The report said the quality of jobs available to young people needs to be improved and
childcare needs to be more available in the workplace and at school.
The Annie E. Casey Foundation’s strategy at the Dunbar Learning Complex is to provide the crucial supports needed by children from birth through third grade. Low-income children are less prepared for success in school and this “readiness gap” leads straight into the school “achievement gap,” according to the foundation’s report “Early Warning: Why Reading by the End of Third Grade Matters.”
The idea is based on research indicating that third grade is a make-or-break time — that reading proficiency by third-grade is vital to further academic success.
The center also focuses on parent engagement, with a family support specialist who teams with parents to monitor the child’s development. A fatherhood initiative brings dads into the classroom. The Early Learning Center has slots for about 200 children.
The two-generation approach is not exactly new – it began with Head Start in 1965 -- but it has gained renewed interest.
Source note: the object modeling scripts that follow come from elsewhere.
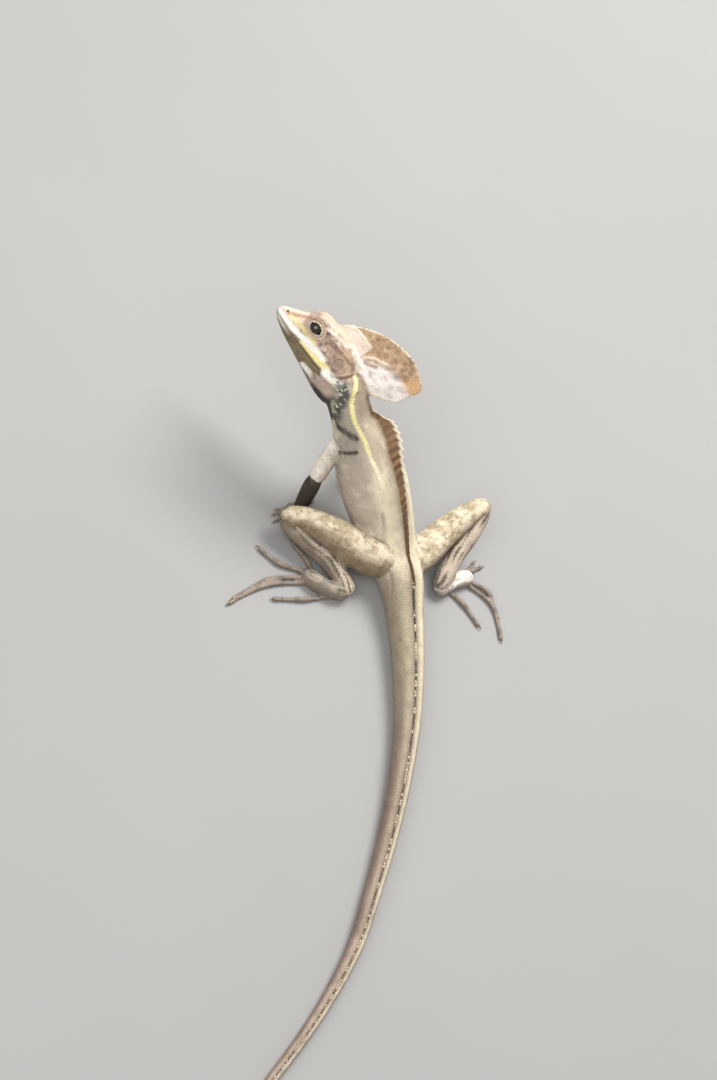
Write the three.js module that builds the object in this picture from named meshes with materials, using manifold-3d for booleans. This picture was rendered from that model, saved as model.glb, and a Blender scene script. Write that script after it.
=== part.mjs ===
// Brown basilisk, an adult male lizard at life size, propped on its forelegs with the tail laid out behind.
// Millimetres. +Y is the way the body points at the pelvis, +X is the animal's right and +Z is up.
// The origin is on the floor under the pelvis, where the underside has a small flat.

import * as THREE from 'three';
import { mergeVertices } from 'three/addons/utils/BufferGeometryUtils.js';
import Module from 'manifold-3d';

const wasm = await Module();
wasm.setup();

// Fits
const GAP = 0.3; // between pieces that touch
const PRESS = 0.15; // how far flesh on the floor is flattened
const FINEST = 0.04; // edges shorter than this are merged

// Head, measured along its own axes from the tip of the snout
const SNOUT = [-92.9, 71.6, 64.5];
const HEAD_YAW = 54; // degrees to the left
const HEAD_PITCH = 10; // degrees up
const HEAD_ROLL = 35; // degrees, left side up
const EYE = { back: 15.7, up: 10.5, out: 4.6, radius: 3.7 };
const EYE_OPENING = 2.6;
const ORBIT = { back: 16.6, up: 11.2, out: 4.3, long: 7.2, wide: 3.6, tall: 4.8 };
const LID_THICKNESS = 1.0;
const EAR = { back: 34.5, up: 9.2, out: 10.6, radius: 2.6, depth: 1.1 };
const NOSTRIL = { back: 2.6, up: 4.3, out: 3.4, radius: 0.65 };
const MOUTH_CORNER = 31;
const MOUTH_RISE = 1.1;

// Crest of the back
const CREST_RAYS = 26;
const CREST_LEAN = 0.35; // the rays lean back by this share of their height
const RAY_HALF = 0.7;
const WEB_HALF = 0.35;

// Serrated ridge of the tail
const SCUTE_PITCH = 5;
const SCUTE_HEIGHT = 1.8;
const RIDGE_TAPER = 0.62; // share of the height lost at the end of the tail

// Tail: a tall oval section that tapers, lying on the floor
const TAIL_WIDE = 0.94;
const TAIL_TALL = 1.1;
const TAIL_LINE = [
  // place on the floor and mean radius, from the tip to the vent
  [-151, -329, 0.45],
  [-128, -334, 0.95],
  [-103, -323, 1.45],
  [-78, -300, 2.0],
  [-55.8, -269.1, 2.7],
  [-34, -234.5, 3.15],
  [-17, -200, 3.75],
  [-7.4, -169, 4.2],
  [0.6, -138, 4.8],
  [6.4, -108, 5.5],
  [9.6, -78, 6.4],
  [9.3, -50, 7.5],
  [7.1, -27, 8.6],
  [4.3, -13, 10.2],
];

// Trunk and neck: place, roll in degrees, half width, rise to the back and drop to the belly
const TRUNK_LINE = [
  [0, 0, 13, 8, 12.3, 9.2, 13.6],
  [-9.6, 12.3, 20.2, 9, 15, 12.2, 15.5],
  [-21.8, 23.5, 31.7, 11, 16, 13.6, 18],
  [-34.5, 34, 44, 14, 13.2, 10.9, 15.5],
  [-44, 39.8, 52, 20, 10.6, 7.6, 12],
  [-52.6, 46, 59.5, 28, 9.8, 7.9, 12.3],
];

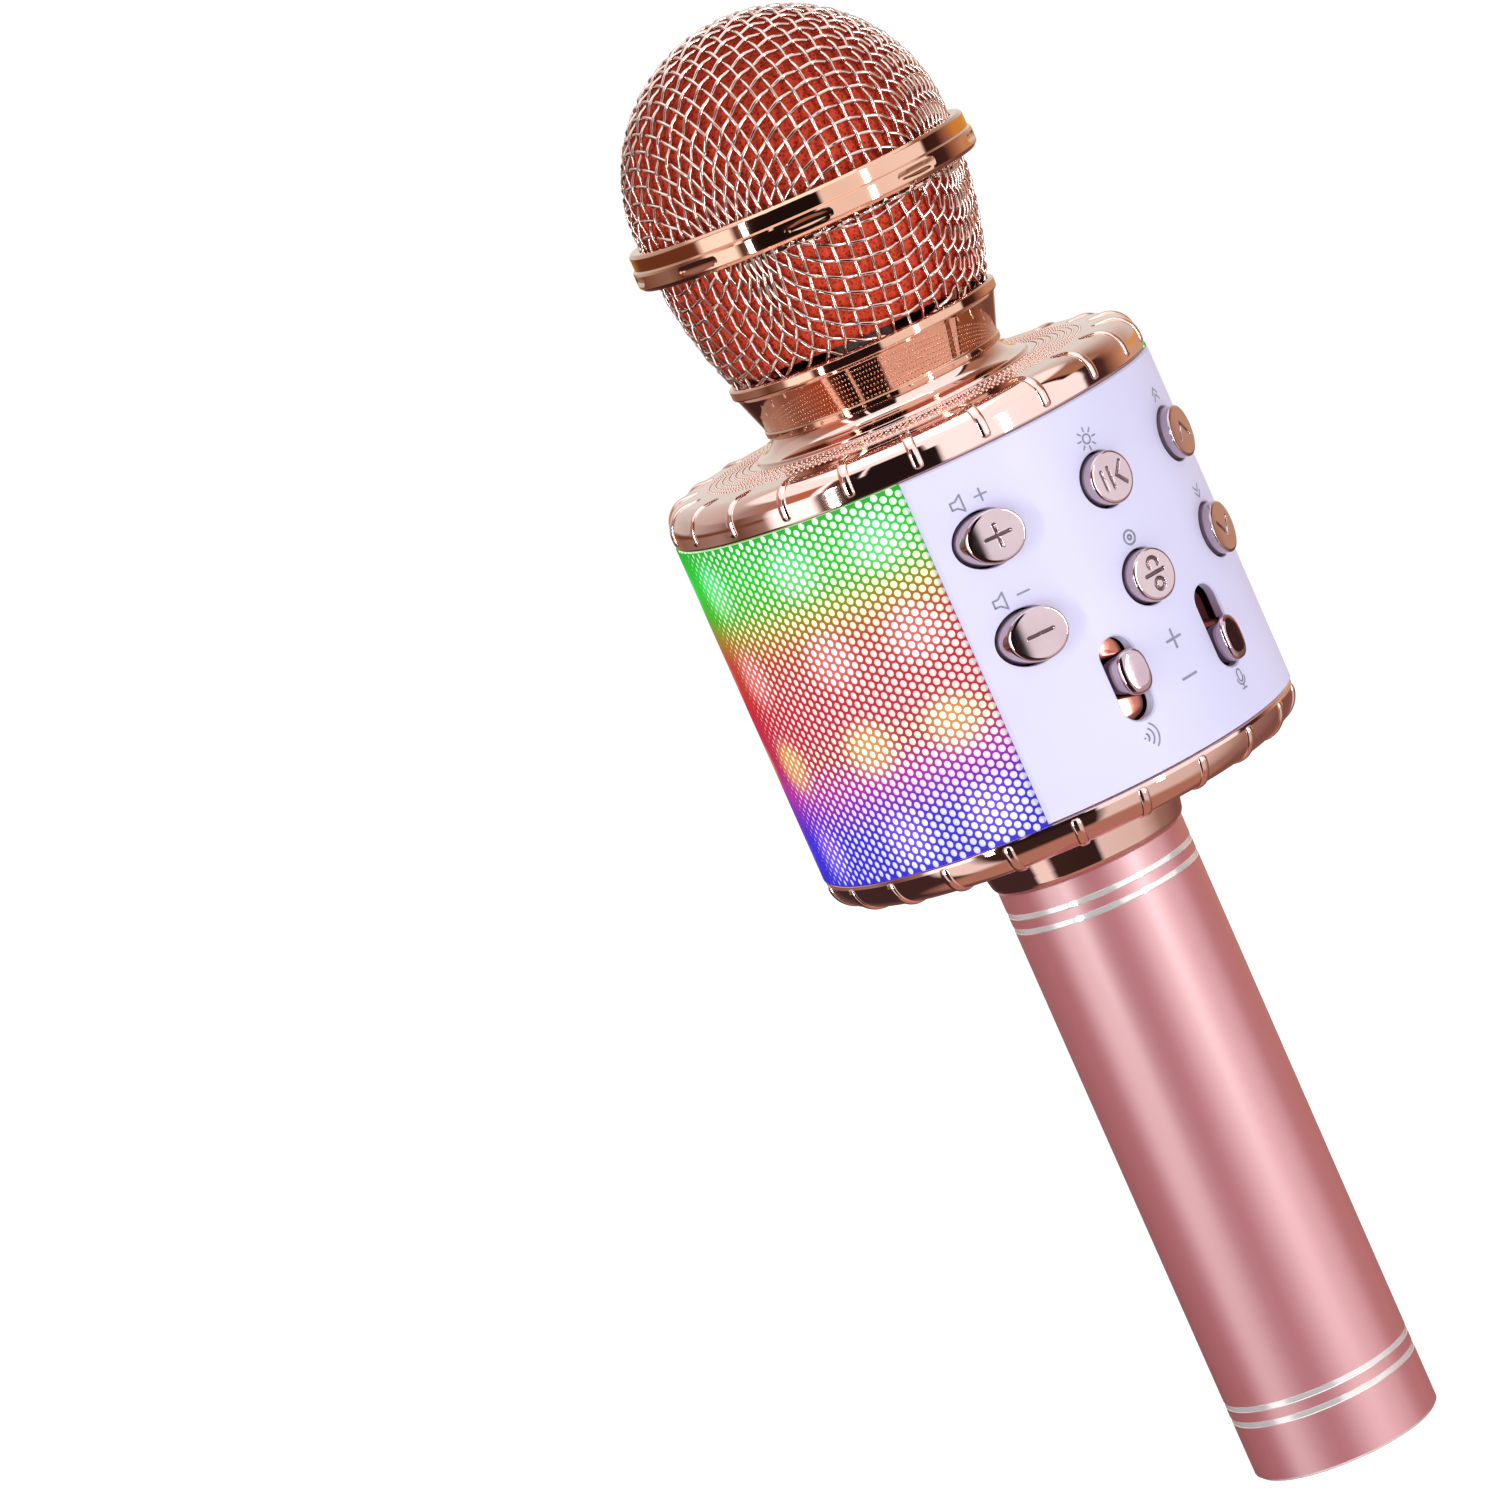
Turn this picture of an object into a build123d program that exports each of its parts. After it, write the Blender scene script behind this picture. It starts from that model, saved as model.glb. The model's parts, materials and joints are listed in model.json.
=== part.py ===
from build123d import *
import math
import os

# Handheld karaoke microphone: ball head, speaker drum with lights and a control panel, tubular handle.
# Millimetres. The handle's end is at Z = 0 on the axis, the ball is up, the control panel faces -Y.

# Handle
HANDLE_R = 15.5
HANDLE_WALL = 1.5
HANDLE_TOP = 102.2
HANDLE_CHAMFER = 0.5
HANDLE_BORE_R = HANDLE_R - HANDLE_WALL
INSERT_R = HANDLE_BORE_R - 0.05

# Neck between the handle and the drum
NECK_TOP = 109.7
NECK_WAIST_R = 15.8
NECK_BELLY_R = 17.0
NECK_FLARE_R = 18.0
NECK_BORE_R = 11.0
COUPLER_R = 10.9
COUPLER_BORE_R = 8.5
COUPLER_LOW = 94.0
NUT_R = 14.0
NUT_HIGH = 2.5

# Drum
DRUM_LOW = 115.0
DRUM_HIGH = 171.2
GRILLE_R = 39.5
GRILLE_WALL = 0.7
PANEL_R = 39.8
PANEL_WALL = 1.9
PANEL_HALF_ANGLE = 43.0
PANEL_SEAM = 0.3
CAP_R = 39.2
CAP_WALL = 2.0
TOP_CAP_HIGH = 177.2
TOP_CAP_ROUND = 3.8
BOTTOM_CAP_ROUND = 4.5
FLANGE_R = 22.5
FLANGE_LIP = 0.5
TOP_CROWN = 0.7
RIB_COUNT = 22
RIB_WIDTH = 1.5
RIB_PROUD = 0.5
RIB_ROOT = 0.6
RIB_TURN = 2.9
RIB_REACH_R = 33.0
FRAME_R = 37.8
FRAME_PLATE = 2.0
WIRE_HOLE_R = 8.0

# Head
COLLAR_LOW = 181.1
COLLAR_HIGH = 190.4
COLLAR_LOW_R = 19.3
COLLAR_HIGH_R = 21.6
COLLAR_BEAD_R = 22.1
COLLAR_BEAD = 1.7
RING_LOW = 209.65
RING_HIGH = 215.55
RING_MIDDLE = (RING_LOW + RING_HIGH) / 2
RING_R = 28.2
RING_UPPER_R = RING_R - 0.2
RING_GROOVE = 0.6
RING_EDGE = 0.5
RING_LEDGE_R = 25.1
RING_LEDGE_LOW = RING_MIDDLE - 0.6
DOME_R = 26.0
DOME_CENTRE = 217.0
MESH_WALL = 0.8
MESH_GAP = 0.1
RING_BORE_STEP = 0.05
BASKET_LOW_R = 21.5
BASKET_MID_R = 24.5
BASKET_HIGH_R = 25.6
BASKET_MID_Z = 200.0
FOAM_GAP = 0.4
FOAM_WALL = 3.5
COLLAR_WALL = 1.7
COLLAR_FLOOR = COLLAR_LOW + 2.0

# Microphone capsule, on a post from the collar's floor
CAPSULE_LOW = 203.0
CAPSULE_HIGH = 214.0
CAPSULE_R = 8.0
CAPSULE_FACE_R = 6.5
CAPSULE_EDGE = 1.0
CAPSULE_STEP = 0.6
CRADLE_R = 9.6
CRADLE_LOW = 201.0
CRADLE_HIGH = 211.0
POST_FOOT_R = 12.0
POST_WAIST_R = (5.0, 4.0)
POST_HEAD_R = 8.5
POST_PLATE = 2.0
POST_BORE_R = 1.6

# Controls: every key and slider moves along fixed lines of the board behind the panel
KEY_R = 4.1
KEY_HOLE_R = 4.25
KEY_PROUD = 2.3
KEY_TRAVEL = 0.5
KEY_COLUMN = 20.4
KEY_ROW_HIGH = 158.5
KEY_ROW_LOW = 142.5
KEY_LUG = (6.8, 10.6)
KEY_INNER_R = 36.6
STEM_R = 1.4
SLIDER_COLUMN = 10.0
SLOT_Z = 130.3
SLOT = (5.4, 13.4)
KNOB = (4.8, 7.2)
KNOB_PROUD = 2.6
SKIRT = (6.8, 19.2)
SKIRT_R = (36.4, 37.3)
ECHO_REST = SLOT_Z + 0.7
VOICE_REST = SLOT_Z - 2.4

# Main board behind the panel
BOARD_FRONT = -24.0
BOARD_WALL = 1.6
BOARD_BACK = BOARD_FRONT + BOARD_WALL
BOARD_HALF = 24.5
BOARD_LOW = DRUM_LOW + 4
BOARD_HIGH = DRUM_HIGH - 4
SWITCH_SIDE = 5.0
SWITCH_DEEP = 2.6
SWITCH_WELL = (1.7, 2.4)
POT = (6.6, 20.0, 5.0)
POT_GROOVE = (2.4, 13.0, 4.0)
LEVER = (1.6, 4.0)
SCREW_R = 0.8
SCREW_HEAD_R = 1.5
SCREW_HEAD = 1.2
SCREW_LENGTH = 5.0
BOARD_SCREW_X = 22.0
CONNECTOR = 4.0
CHIP_HIGH = 1.4
MIC_PLUG = (0, 162)
BATTERY_PLUG = (0, 122)
PORT_PLUG = (-5, 122)
SPEAKER_PLUG = (5, 129)

# Lights
LED_AZIMUTHS = (-36.5, -14.5, 14.5, 36.5)
LED_ROWS = 4
LED_FIRST = DRUM_LOW + 5.3
LED_PITCH = 14.8
DIFFUSER_WALL = 0.4
LED_STRIP_R = 36.0
LED_STRIP = (3.6, 0.6)
LED = (3.2, 1.3, 3.2)

# Speakers, one facing each side
SPEAKER_Z = (DRUM_LOW + DRUM_HIGH) / 2
SPEAKER_BACK = 10.0
SPEAKER_R = 19.5
MAGNET_R = 11.0
MAGNET_HIGH = 6.0
GAP_FLOOR = 1.5
GAP_OUTER_R = 7.0
POLE_R = 5.4
POLE_HIGH = 7.2
BASKET_WALL = 0.8
RIM_LOW = 17.6
RIM_HIGH = RIM_LOW + BASKET_WALL
COIL_R = (5.7, 6.3)
COIL_LOW = 2.4
CONE_RIM_R = 15.0
CONE_RIM_HIGH = 17.2
CONE_WALL = 0.8
DUST_CAP_HIGH = 11.4
DUST_CAP_WALL = 0.6
ROLL_R = 16.2
ROLL_TUBE_R = (0.7, 1.1)
ROLL_INNER_R = 15.1
GASKET_R = 17.2
GASKET_HIGH = RIM_HIGH + 0.3
BAFFLE = (25.6, 27.6)
BAFFLE_HALF = 22.0
BAFFLE_HOLE_R = 17.7
RAIL = (5.1, 2.0)
POST_AZIMUTHS = (43.4, 48.4)
POST_INNER_R = 34.8
CAP_SCREW_PLACE = 21.2
CAP_SCREW_R = 1.25
CAP_SCREW_HEAD_R = 2.4
BOSS_R = 3.0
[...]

With more than 20 percent of children living in poverty and the gap widening between rich and poor, the strategy is getting a new look.
In Atlanta, the two-generation approach developed after the Center for Working Families held focus groups asking participants about their needs, Austin said.
Childcare, they replied.
The Casey Foundation began working with childcare providers in the neighborhood to improve their offerings and increase their capacity.
But the staff at the foundation began to hanker for “a bigger and bolder solution,” Austin said.
They joined with Atlanta Public Schools and the nonprofit Sheltering Arms to develop childcare alongside an existing elementary school.
Casey is the primary funder, but other private and public funders contribute.
Around the country, some other foundation are also supporting two-generation programs: the Bill and Melinda Gates Foundation, George Kaiser Family Foundation, Foundation for Child Development, W. K. Kellogg Foundation and the Aspen Institute’s Ascend center.